Cajun Jambalaya Recipe (One-Pot New Orleans Feast)
Ingredients
- 1 lb andouille sausage, sliced
- 1 lb shrimp, peeled and deveined
- 1 lb chicken breast, diced
- 1 bell pepper, chopped
- 1 onion, chopped
- 3 cloves garlic, minced
- 1 can diced tomatoes (14.5 oz)
- 2 cups chicken broth
- 1 tablespoon Cajun seasoning
- 2 cups long-grain rice
- Salt and pepper to taste
- Crusty French bread
- Simple green salad with vinaigrette
- Sweet cornbread
- Classic New Orleans-style beignets for dessert
Instructions
- In a large pot, heat some oil over medium heat.
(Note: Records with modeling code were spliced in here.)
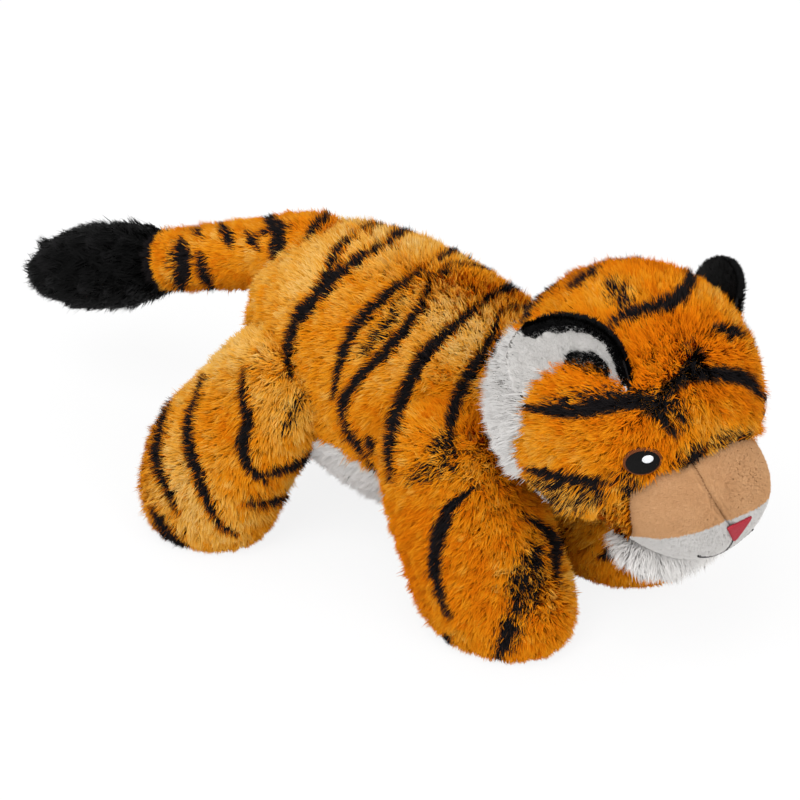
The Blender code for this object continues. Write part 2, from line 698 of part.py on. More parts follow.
def build_muzzle(head_clear):
    """Two tan panels that meet on a seam, the white lip below, the nose and the mouth thread."""
    shell = egg_guide("muzzle_shell", muzzle_form, 0, head)
    cut(shell, egg_guide("muzzle_inside", muzzle_form, short_wall, head), head_clear)
    lip_place = (Matrix.Translation((muzzle_forward + muzzle_half_length, 0,
                                     muzzle_lip_rise - muzzle_down))
                 @ Matrix.Rotation(-muzzle_lip_tilt, 4, "Y"))
    low = (-overrun, -overrun, -overrun)
    lip_cut = guide("lip_cut", box_mesh("lip", low, (overrun, overrun, seam_gap)), head, lip_place)
    within(piece("muzzle_lower", box_mesh("muzzle_lower", low, (overrun, overrun, 0)), head,
                 finishes["white_plush"], lip_place), shell)
    for word, side in sides:
        panel = piece(f"muzzle_top_{word}", half_block(side), head, finishes["tan_plush"])
        cut(within(panel, shell), lip_cut)
    raised = egg_guide("muzzle_raised", muzzle_form, -stitch_height, head)
    seat = egg_guide("muzzle_seat", muzzle_form, -seam_gap, head)
    nose_middle = -muzzle_down - nose_down
    nose = [(-nose_width / 2, nose_height / 2), (0, -nose_height / 2), (nose_width / 2, nose_height / 2)]
    nose = [(y, nose_middle + z) for y, z in nose]
    nose = piece("nose_patch", prism_mesh("nose_patch", nose, muzzle_forward, overrun), head,
                 finishes["rose_thread"])
    cut(within(nose, raised), seat)
    top = nose_middle - nose_height / 2 - seam_gap
    half = thread_width / 2
    bottom = top - mouth_drop
    span = np.linspace(-mouth_half_width, mouth_half_width, 13)
    curl = mouth_drop / 2 * (span / mouth_half_width) ** 2
    lower = [(y, bottom + rise - half) for y, rise in zip(span, curl)]
    upper = [(y, bottom + rise + half) for y, rise in zip(span, curl)]
    left = [point for point in upper if point[0] < -half]
    right = [point for point in upper if point[0] > half]
    outline = lower + right[::-1] + [(half, bottom + half), (half, top), (-half, top),
                                     (-half, bottom + half)] + left[::-1]
    mouth = piece("mouth_stitch", prism_mesh("mouth_stitch", outline, muzzle_forward, overrun), head,
                  finishes["black_thread"])
    cut(within(mouth, raised), seat)


def build_eyes(head_clear):
    """Each eye is embroidered in three: a brown rim, a black pupil and a white highlight."""
    raised = egg_guide("head_raised", head_form, -stitch_height, head)
    for word, side in sides:
        aim = (Matrix.Rotation(side * eye_bearing, 4, "Z") @ Matrix.Rotation(-eye_rise, 4, "Y")
               @ Matrix.Rotation(side * eye_lean, 4, "X"))
        shift = (eye_highlight_shift * -side, eye_highlight_shift)

        def patch(name, size, finish, centre=(0, 0)):
            outline = oval(*size, eye_sides) + centre
            made = piece(name, prism_mesh(name, outline, head_half_length / 2, overrun), head, finish, aim)
            return cut(within(made, raised), head_clear)

        def room(name, size, centre=(0, 0)):
            outline = oval(size[0] + seam_gap, size[1] + seam_gap, eye_sides) + centre
            return guide(name, prism_mesh(name, outline, 0, overrun), head, aim)

        rim = (eye_rim_half_width, eye_rim_half_height)
        pupil = (eye_pupil_half_width, eye_pupil_half_height)
        highlight = (eye_highlight_half_width, eye_highlight_half_height)
        cut(patch(f"eye_rim_{word}", rim, finishes["brown_thread"]), room(f"pupil_room_{word}", pupil))
        cut(patch(f"eye_pupil_{word}", pupil, finishes["black_thread"]),
            room(f"highlight_room_{word}", highlight, shift))
        patch(f"eye_highlight_{word}", highlight, finishes["white_thread"], shift)


def ear_grid(size_share, forward):
    """The ear's cupped sheet: half an oval whose edges curl towards the side it faces."""
    columns, rows = ear_columns, ear_rows
    across, rise = np.meshgrid(np.linspace(-1, 1, columns), np.linspace(0, 1, rows))
    reach = size_share * ear_half_width * np.sin(across * ear_span) / math.sin(ear_span)
    height = size_share * ear_height * rise * np.cos(across * ear_span) ** ear_fullness
    cup = ear_cup * (reach / ear_half_width) ** 2
    return np.stack([cup + forward, reach, height], 2)


def build_ears():
    """Each ear is a black back and a white lining, cut to the head over the whole of its fold."""
    for word, side in sides:
        forward, out, up, lean, facing, roll = ear_places[word]
        place = (Matrix.Translation((forward, side * out, up))
                 @ Matrix.Rotation(side * facing, 4, "Z") @ Matrix.Rotation(lean, 4, "Y")
                 @ Matrix.Rotation(-side * roll, 4, "X"))
        ear = empty(f"ear_joint_{word}", head, place)
        around = closed_mesh("ear_head", *egg_rings(head_form, -swing_gap))
        around.transform(place.inverted())
        swings = [guide(f"ear_head_{word}_{step}", around, ear, Matrix.Rotation(-angle, 4, "Y"))
                  for step, angle in enumerate(steps(ear_fold_limits, 3))]
        back = slab_mesh("ear_back", ear_grid(1, 0), -ear_back_wall)
        lining = slab_mesh("ear_lining", ear_grid(lining_share, seam_gap), short_wall)
        cut(piece(f"ear_back_{word}", back, ear, finishes["black_plush"]), *swings)
        cut(piece(f"ear_lining_{word}", lining, ear, finishes["white_plush"]), *swings)


build_body()
build_legs()
build_tail()
build_head()
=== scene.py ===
# %% [markdown]
# # A plush tiger dressed in its own fur
#
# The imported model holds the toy's panels, stuffing and joints as plain solids. Here each panel gets a
# stuffed skin a little inside its solid, and tens of thousands of small blades of pile that fill the
# space between. A particle system would be the usual way to grow hair in Blender, but hair is not a
# mesh and is lost when a model is exported. Blades made as one mesh per panel keep their place.

# %% Load the frame
import json
import math
from types import SimpleNamespace

import bpy
import numpy as np
from mathutils import Matrix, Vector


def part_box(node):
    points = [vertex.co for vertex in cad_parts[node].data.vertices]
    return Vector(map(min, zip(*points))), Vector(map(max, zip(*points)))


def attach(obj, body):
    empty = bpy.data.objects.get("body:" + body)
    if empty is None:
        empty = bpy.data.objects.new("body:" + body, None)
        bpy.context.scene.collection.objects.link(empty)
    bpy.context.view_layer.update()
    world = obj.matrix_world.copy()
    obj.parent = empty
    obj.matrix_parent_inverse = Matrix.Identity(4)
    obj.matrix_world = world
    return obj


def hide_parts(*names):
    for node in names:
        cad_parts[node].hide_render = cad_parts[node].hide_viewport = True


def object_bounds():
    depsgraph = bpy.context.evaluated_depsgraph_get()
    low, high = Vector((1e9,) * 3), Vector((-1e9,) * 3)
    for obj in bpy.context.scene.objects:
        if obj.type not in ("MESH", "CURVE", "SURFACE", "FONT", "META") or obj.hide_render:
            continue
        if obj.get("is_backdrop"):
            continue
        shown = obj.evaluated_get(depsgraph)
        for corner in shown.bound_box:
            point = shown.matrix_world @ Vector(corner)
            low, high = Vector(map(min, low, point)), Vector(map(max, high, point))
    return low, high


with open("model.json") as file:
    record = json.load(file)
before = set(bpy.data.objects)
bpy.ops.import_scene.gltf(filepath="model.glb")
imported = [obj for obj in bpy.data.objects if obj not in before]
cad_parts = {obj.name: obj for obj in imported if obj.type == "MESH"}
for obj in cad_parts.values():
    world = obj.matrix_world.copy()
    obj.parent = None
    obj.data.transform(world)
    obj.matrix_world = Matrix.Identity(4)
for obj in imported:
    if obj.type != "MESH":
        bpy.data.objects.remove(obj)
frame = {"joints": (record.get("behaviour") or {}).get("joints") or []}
cad_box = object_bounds()
joint_at = {joint["name"]: np.array(joint["pos_m"]) for joint in frame["joints"]}

# %% [markdown]
# ## The camera first
#
# The stripes are printed on the fabric in places that the photograph shows, so every blade has to know
# where the photograph sees it. The camera is therefore worked out first, from its bearing, height and
# distance, and one function carries a point in space to a pixel.

# %% Camera and projection
neck_x, neck_height = 0.078, 0.114
body_origin = joint_at["head_turn"] - (neck_x, 0, neck_height)
camera_azimuth, camera_elevation = math.radians(36.5), math.radians(30.1)
camera_distance = 1.4
camera_sensor = 36.0
picture_size = 800
pixels_per_unit_depth = 2800
aim_pixel, aim_height = np.array((412.0, 374.0)), 0.09
aim = body_origin + (0, 0, aim_height)
backward = np.array((math.sin(camera_azimuth) * math.cos(camera_elevation),
                     -math.cos(camera_azimuth) * math.cos(camera_elevation),
                     math.sin(camera_elevation)))
rightward = np.array((math.cos(camera_azimuth), math.sin(camera_azimuth), 0.0))
upward = np.cross(backward, rightward)
eye_point = aim + camera_distance * backward


def to_pixels(points):
    """Divides a point's places across and up the view by its depth, as a pinhole does."""
    away = points - eye_point
    depth = -(away @ backward)
    across = aim_pixel[0] + pixels_per_unit_depth * (away @ rightward) / depth
    down = aim_pixel[1] - pixels_per_unit_depth * (away @ upward) / depth
    return np.stack([across, down], -1)


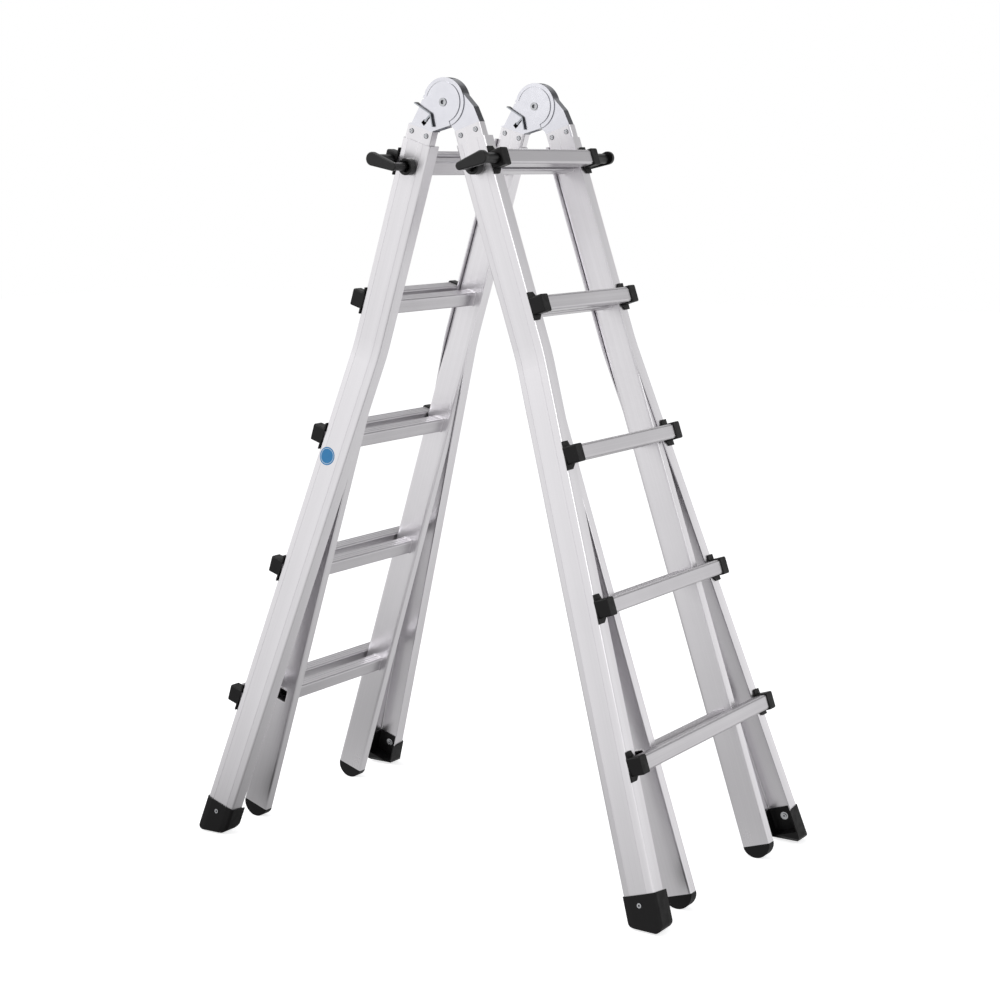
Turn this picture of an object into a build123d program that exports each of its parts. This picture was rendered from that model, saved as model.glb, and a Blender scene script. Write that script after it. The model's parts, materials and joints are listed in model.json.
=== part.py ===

Add the sliced andouille sausage and cook until browned.
- Add the diced chicken and cook until no longer pink.
- Stir in the chopped bell pepper, onion, and garlic, and sauté until the vegetables are tender.
- Add the diced tomatoes, chicken broth, Cajun seasoning, rice, salt, and pepper. Bring to a boil.
- Reduce heat, cover, and simmer for about 20 minutes or until the rice is cooked and has absorbed the liquid.
- Add the shrimp in the last 5 minutes of cooking, stirring gently until they are pink and cooked through.
- Serve hot with crusty French bread, a green salad, sweet cornbread, and beignets for dessert.